Religious entrepreneurs, in their drive for consumers, promiscuously borrow techniques from the secular media, marketing, pop psychology and pop culture. This religious ferment is primarily an evangelical Protestant phenomenon, but Catholics and Jews have also been touched by its dynamism. In turn, evangelicals are beginning to follow the lead of Catholic theocons and Jewish neocons by entering the world of intellectual debate. Evangelicals have a long tradition of anti-intellectualism, linked to their humble social roots, emotive faith and the opprobrium heaped upon them by secular intellectuals. Today, however, evangelicals are upwardly mobile and form the fastest growing group among the American undergraduate student body. Even in the Ivy League, 10 per cent of undergraduates are now estimated to be evangelical. Cases such as that of Mark Noll—a prominent historian who published a wake-up call to evangelicals to enter the life of the mind—prove that "evangelical intellectual" can no longer be considered an oxymoron.

God is Back next takes its story overseas, with American missionaries and other religious exporters who have found success abroad. In religious terms, China is the world's wild west, and the authors note that—at current religious growth rates—it could be both the world's biggest Muslim and Christian country by 2050. Middle class Chinese are flocking to Christianity, largely because they view evangelical Christianity from an American perspective—as a modern pursuit that enhances success. The same is true in Korea, where Protestantism grew from little more than 2 per cent of the population in 1950 to 20 per cent today. Throughout the developing world, in fact, the "hotter," more emotional forms of Christianity are enjoying a resurgence, with Pentecostalism in the lead. An eighth of Brazil and 20 per cent of Guatemala is now theirs.

In response, Catholicism and mainline Protestantism have rediscovered the needs of their parishioners, spawning their own charismatic movements that seek to imitate evangelical Protestants' emotional, literalist style. Their influence even extends outside Christianity: witness Hindu mega-temples in India and the rise of Muslim televangelists like Egypt's hugely influential Amr Khaled. These developments, the authors argue, are a triumph for the American way of faith, which has emerged from its home market to conquer the world.

This still leaves the thorny question of which proselytising faith will win: Christianity or Islam? Here, the authors unequivocally argue that Christianity is better suited to the needs of the modern world than Islam. Muhammad was a ruler, warrior and lawmaker. His faith therefore intrudes more deeply into the secular realm. Furthermore, there has been no Muslim Reformation, no Peace of Westphalia nor a Muslim Enlightenment to decisively separate religion from politics. Islam thus finds it harder to adapt to unregulated religious markets, the separation of religion and state, and today's liberal-egalitarian ethos. The blood-soaked conflict between religion and the state in the Muslim world and the poor economic performance and alienation of European Muslims speak, they argue, to this failure.

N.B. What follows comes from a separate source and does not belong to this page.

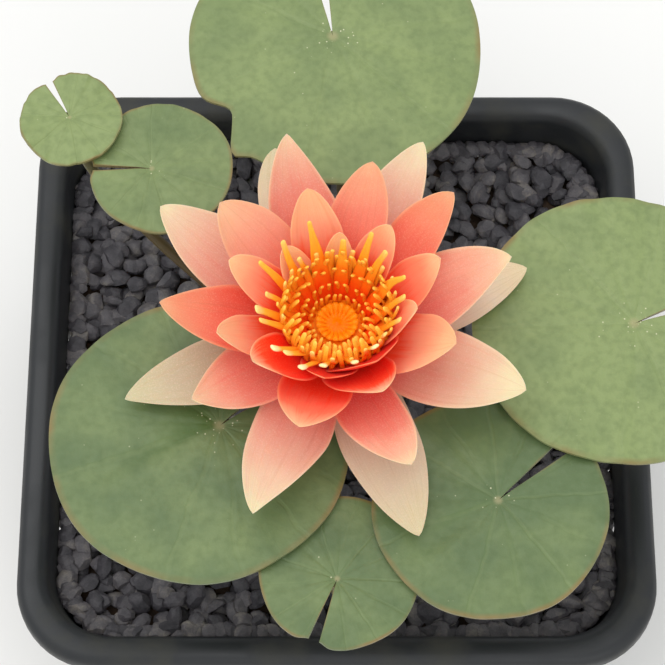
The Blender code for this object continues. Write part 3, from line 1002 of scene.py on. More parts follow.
PETALS = {
    "a": (
        Petal(65.1, 58.2, 18.0, 20.0, 0.0, sag=1.5, swing=6.0, right=0.78),
        Petal(146.9, 59.2, 18.0, 21.0, 0.0, sag=1.5, left=1.06, delay=0.05),
        Petal(248.4, 61.3, 12.0, 22.0, 0.0, sag=1.5, left=0.95, left_point=0.4, delay=-0.05),
        Petal(336.6, 56.2, 15.0, 23.0, 0.05, sag=1.5, right=1.06, delay=-0.1),
    ),
    "b": (
        Petal(15.8, 50.0, 24.0, 20.5, 0.5, sag=3.0, left=1.12, right_point=0.35),
        Petal(105.4, 53.0, 26.0, 20.5, 0.55, sag=3.0, right=0.95, right_point=0.3, delay=0.1),
        Petal(212.0, 46.8, 14.0, 20.0, 0.72, sag=1.5, curl=1.0, right_point=0.25),
        Petal(293.0, 50.7, 22.0, 21.0, 0.8, sag=2.0, swing=-8.0, left=0.74),
    ),
    "c": (
        Petal(
            43.4, 44.4, 29.0, 16.5, 0.9, sag=3.5, swing=-8.0, roll=-4.0, curl=1.4,
            left=1.22, right=0.74, rosy=True,
        ),
        Petal(76.3, 41.8, 29.0, 17.0, 0.6, sag=1.0, swing=7.0, roll=-6.0, rosy=True),
        Petal(139.2, 42.7, 29.0, 20.0, 0.15, sag=1.0, swing=-6.0, rosy=True),
        Petal(181.0, 48.4, 26.0, 20.0, 0.95, sag=3.0, swing=2.0, roll=3.0, right_point=0.3, rosy=True),
        Petal(255.3, 39.6, 28.0, 20.0, 0.65, sag=2.0),
        # c6's negative delay also paints light on its tip, where shade falls on it
        Petal(336.2, 35.0, 28.0, 20.0, 0.0, sag=3.0, delay=-0.12),
    ),
    "d": (
        Petal(20.3, 30.0, 30.0, 14.0, 0.4, sag=2.5, swing=-1.0, roll=3.0),
        Petal(53.0, 24.3, 32.0, 12.0, 0.2, sag=0.2, swing=5.0, roll=-9.0),
        Petal(105.0, 31.8, 32.0, 15.0, 0.0, sag=3.0),
        Petal(162.5, 30.9, 31.0, 13.0, 0.2, sag=0.5, swing=-6.0),
        Petal(199.3, 34.4, 29.0, 14.0, 0.05, sag=4.0, swing=-6.0),
        Petal(221.7, 30.4, 30.0, 14.0, 1.0, sag=0.2, swing=10.0, roll=-9.0, left=1.42, delay=0.03),
        Petal(293.0, 31.0, 29.0, 16.0, 1.0, sag=2.0, right=1.45),
        Petal(345.3, 22.3, 32.0, 12.0, 0.42, sag=2.0, swing=-4.0, roll=8.0),
    ),
    "e": (
        Petal(262.2, 24.1, 27.0, 16.0, 1.0, sag=2.5, lift=0.2, delay=0.2),
        Petal(299.0, 21.9, 27.5, 22.0, 1.0, sag=2.8, lift=0.1, delay=0.2, companion=True),
        Petal(88.0, 20.2, 26.0, 8.5, 0.0, sag=1.0, swing=2.0, lift=0.3, delay=-0.15),
        Petal(133.0, 21.5, 26.0, 10.0, 0.0, sag=1.0, lift=0.3, delay=-0.15),
    ),
}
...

In many ways, God is Back represents the successful translation of its authors' laissez-faire optimism about globalisation and the American neoliberal model to religion. At times, they seem positively in thrall to American evangelicalism, though this is partly a mischievous ruse designed to jar the sensibilities of their secular European and coastal American audience. But are they right? For a book whose central argument is that secularism has failed, there is little consideration of secularisation. How is it, for instance, that religiosity has fared so poorly in northern and western Europe, where there is more religious freedom and less regulation than in the religiously resurgent Muslim world? What explains the simultaneous revival of both austere Islamic fundamentalism and touchy-feely evangelical Protestantism? More importantly, what of Pippa Norris and Ron Inglehart's claim that human development—income, education, the welfare state—leads to religious decline?

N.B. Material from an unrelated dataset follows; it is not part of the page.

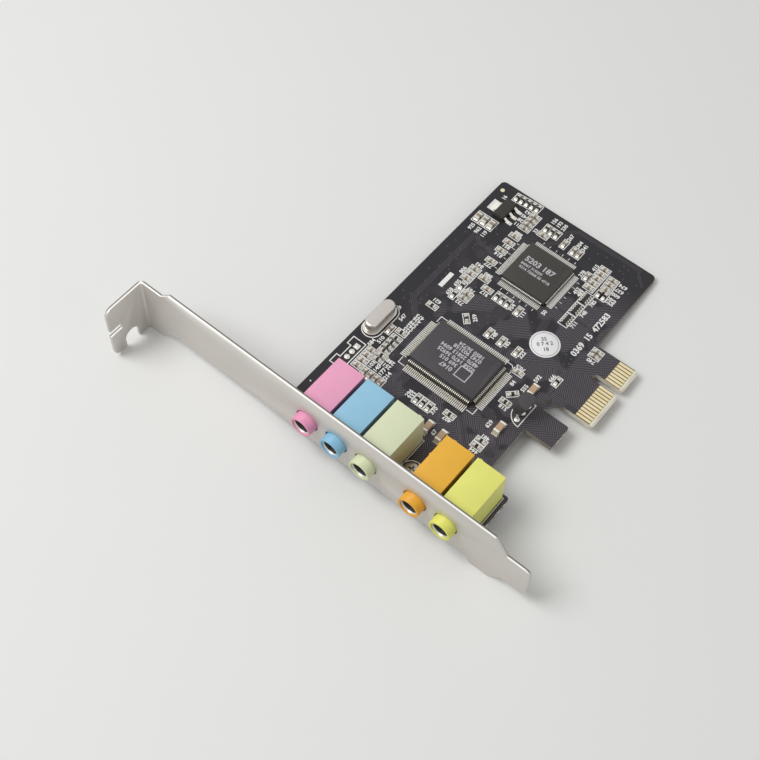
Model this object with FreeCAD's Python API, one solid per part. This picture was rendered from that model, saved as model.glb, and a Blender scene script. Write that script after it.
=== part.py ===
import FreeCAD, Part
import math
import os

# Expansion sound card: a circuit board with a keyed edge tongue, five side by
# side audio jacks, and a folded steel bracket that closes the machine's slot.
#
# Frame, in millimetres. X runs into the machine from the bracket's outer face,
# Y runs along the bracket from the tongue's lower edge towards the flange, and
# Z rises from the component side of the board.

os.makedirs("parts", exist_ok=True)

V = FreeCAD.Vector
X_AXIS = V(1, 0, 0)
Y_AXIS = V(0, 1, 0)
Z_AXIS = V(0, 0, 1)

# Circuit board
BOARD_T = 1.57
BOARD_NEAR = 1.8          # gap of the board's near edge from the bracket's face
BOARD_FAR = 93.35
BOARD_TOP = 62.45
BOARD_LOW = 12.5          # lower edge beside the tongue
BOARD_CORNER_R = 1.4
OUTLINE_R = 0.6           # router radius on the small corners
FOOT_END = 16.55          # piece of the board that reaches down beside the bracket
FOOT_LOW = 4.3
TAB_NEAR = 34.05          # plain guide tab beside the tongue
TAB_W = 7.35
TAB_LOW = 4.35

# Edge tongue and its contacts
KEY_X = 57.45             # centre of the key notch
KEY_W = 1.9
KEY_DEPTH = 8.2
CONTACT_PITCH = 1.0
CONTACT_W = 0.7
CONTACT_T = 0.05
CONTACT_LOW = 1.1
CONTACT_HIGH = 5.3
CONTACT_TO_KEY = 1.5      # nearest contact's centre from the key's centre
NEAR_CONTACTS = 11
FAR_CONTACTS = 7
TONGUE_MARGIN = 0.65      # outermost contact's centre from the tongue's side
TONGUE_BEVEL_LEN = 1.0
TONGUE_BEVEL_DEPTH = 0.4

# Folded bracket
SHEET = 0.86
BRACKET_W = 18.42
BRACKET_LEN = 120.02
BRACKET_RISE = 14.35      # bracket's upper edge above the board's top face
FLANGE_Y = 107.61         # outer face of the flange
FLANGE_LEN = 12.2
FLANGE_CORNER_R = 2.2
BEND_R = 0.7              # inner radius of every fold
NECK_W = 19.3
NECK_DROP = 2.95          # neck's upper edge below the bracket's
NECK_LEN = 7.3
NECK_STEP = 3.2
NOTCH_SET = 4.41          # small relief notch in the lower edge, from the neck
NOTCH_HALF = 1.2
NOTCH_DEPTH = 1.2
SCREW_SLOT_W = 4.42
SCREW_SLOT_X = 5.85       # slot's centre from the bracket's face
SCREW_SLOT_DEPTH = 5.2
SLIT_W = 2.2
SLIT_DEPTH = 3.8
SLIT_Z = 1.9
TAIL_W = 12.1             # narrow end that drops into the chassis
TAIL_DROP = 4.9           # tail's upper edge below the bracket's
TAIL_LEN = 6.6
TAIL_TAPER = 3.8
TAIL_R = 2.0
HEEL_OUT = 2.3            # wider heel on the lower edge above the tail
HEEL_LEN = 4.8
HEEL_STEP = 1.7

# Ear that carries the board, folded from the bracket's lower edge
EAR_W = 7.6
EAR_SET = 2.2             # length of the ear before its joggle
EAR_JOGGLE = 1.5
EAR_LEN = 11.0
SCREW_X = 7.1
SCREW_R = 1.45
SCREW_CLEARANCE = 0.3
SCREW_HEAD_R = 2.2
SCREW_HEAD_H = 1.5
SCREW_TO_JACK = 0.75      # space between the screw's head and the jack beside it
SCREW_TAIL = 1.2          # thread that shows under the ear

# Audio jacks
JACK_FIRST_Y = 9.95       # centre of the lowest housing
JACK_SPACE = 0.35         # between two housings side by side
JACK_EAR_SPACE = 6.1      # between two housings, over the bracket ear
JACK_TOP_W = 8.1
JACK_DRAFT = 0.3          # side wall's lean over its height
JACK_H = 10.4
JACK_BACK = 15.5
JACK_SEAT = 0.15          # gap between the bracket and the jack's front
JACK_EDGE = 0.3           # chamfer round the housing's top
JACK_AXIS_Z = 3.95
NOZZLE_SET = 1.0          # nozzle's axis from the middle of its housing
NOZZLE_R = 3.0
NOZZLE_OUT = 2.5
NOZZLE_CLEARANCE = 0.3
PLUG_BORE_R = 1.8
PLUG_BORE_END = 13.0
MOUTH_R = 2.05            # shallow recess in the nozzle's face
MOUTH_DEPTH = 0.3
CONTACT_PIN_W = 1.0
CONTACT_PIN_T = 0.3
PIN_SLOT = 0.25           # clearance of a contact pin in the board's slot
SLEEVE_PIN_X = 4.0
RING_PIN_X = 7.6
TIP_PIN_X = 11.6
PIN_BELOW = 1.6           # pin length that shows under the board

# Flat packages with leads on four sides
QFP_X, QFP_Y = 37.75, 36.35
QFP_W, QFP_L = 14.0, 20.0
QFP_BASE, QFP_TOP = 0.25, 2.95
QFP_PITCH = 0.5
QFP_LEAD_W = 0.24
QFP_LEAD_T = 0.16
QFP_REACH = 1.95
QFP_FOOT = 0.9
QFP_SIDE_COUNT = 38
QFP_END_COUNT = 26
LQFP_X, LQFP_Y = 73.4, 36.9
LQFP_W = 14.0
LQFP_BASE, LQFP_TOP = 0.1, 1.5
LQFP_PITCH = 0.4
LQFP_LEAD_W = 0.19
LQFP_LEAD_T = 0.13
LQFP_REACH = 1.0
LQFP_SIDE_COUNT = 32
PACKAGE_DRAFT = 0.2       # lean of a package wall above and below its parting line
DIMPLE_R = 0.7
DIMPLE_DEPTH = 0.12
DIMPLE_INSET = 1.9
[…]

The secularisation argument has many problems, but religious revival in the developing world does not contradict it. More to the point, the dramatic drop in religious affiliation among young Americans, which this book glosses over somewhat, seems to confirm it. Finally, if religion is driven by the modern world's dislocations, why are Europeans—people as much corroded by modern individualism as anyone—so reluctant to embrace it? There is no question that religion is enjoying a global revival, but only China, Korea and parts of Latin America truly fit the authors' paradigm.

Worldwide, in fact, most people inherit their faith, rather than receiving it via conversion. The strongest driver of religious growth is thus demography, which the authors mention only in passing. Islam is the world's fastest growing religion because Muslim countries tend to be more prolific than their competitors. Ultra-Orthodox Jews have taken over Jerusalem because they have more children. The next most important factor is politics. The demise of communism and postcolonial nationalism has legitimated religious actors who resist corrupt states and provide social welfare. This is especially true in the Muslim world. This does not mean the authors are wrong in their predictions. European secularism will weaken, and one day religion may become deregulated and experience true revival even in rich countries. But that day has not yet arrived.

It's always tempting to point to a book's flaws, but the strengths of God is Back vastly outweigh its weaknesses. It is a magnificent read: a page-turner in a field dominated by hair-splitting tomes. It deftly covers an immense conceptual and empirical terrain; and it also advances the contentious argument that the end of history will look more like middle America than the Île de France. For these reasons alone, it deserves to be read.